Return the material below in full and exactly.

* Begin *

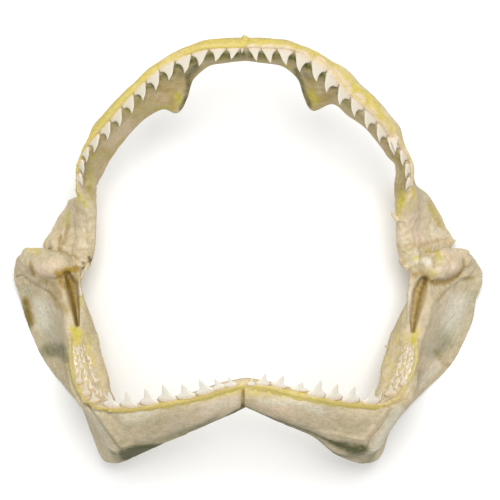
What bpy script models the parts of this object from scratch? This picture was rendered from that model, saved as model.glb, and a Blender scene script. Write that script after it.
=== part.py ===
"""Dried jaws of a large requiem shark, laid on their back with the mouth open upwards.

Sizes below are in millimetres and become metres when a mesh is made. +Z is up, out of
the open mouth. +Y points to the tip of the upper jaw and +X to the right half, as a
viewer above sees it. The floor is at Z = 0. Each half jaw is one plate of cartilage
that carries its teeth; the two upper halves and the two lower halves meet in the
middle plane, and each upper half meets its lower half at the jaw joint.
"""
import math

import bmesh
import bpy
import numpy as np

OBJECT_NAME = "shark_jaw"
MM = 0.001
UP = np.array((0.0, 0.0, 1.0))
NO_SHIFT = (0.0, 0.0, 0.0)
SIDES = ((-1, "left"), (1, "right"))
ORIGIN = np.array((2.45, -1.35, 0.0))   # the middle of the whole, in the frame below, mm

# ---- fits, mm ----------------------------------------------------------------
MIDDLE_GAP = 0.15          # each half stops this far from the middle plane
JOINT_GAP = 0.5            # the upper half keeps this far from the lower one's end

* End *

• EXERCISE RESULT:
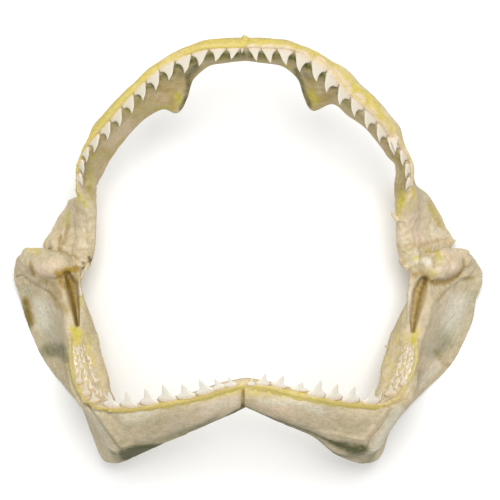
What bpy script models the parts of this object from scratch? This picture was rendered from that model, saved as model.glb, and a Blender scene script. Write that script after it.
=== part.py ===
"""Dried jaws of a large requiem shark, laid on their back with the mouth open upwards.

Sizes below are in millimetres and become metres when a mesh is made. +Z is up, out of
the open mouth. +Y points to the tip of the upper jaw and +X to the right half, as a
viewer above sees it. The floor is at Z = 0. Each half jaw is one plate of cartilage
that carries its teeth; the two upper halves and the two lower halves meet in the
middle plane, and each upper half meets its lower half at the jaw joint.
"""
import math

import bmesh
import bpy
import numpy as np

OBJECT_NAME = "shark_jaw"
MM = 0.001
UP = np.array((0.0, 0.0, 1.0))
NO_SHIFT = (0.0, 0.0, 0.0)
SIDES = ((-1, "left"), (1, "right"))
ORIGIN = np.array((2.45, -1.35, 0.0))   # the middle of the whole, in the frame below, mm

# ---- fits, mm ----------------------------------------------------------------
MIDDLE_GAP = 0.15          # each half stops this far from the middle plane
JOINT_GAP = 0.5            # the upper half keeps this far from the lower one's end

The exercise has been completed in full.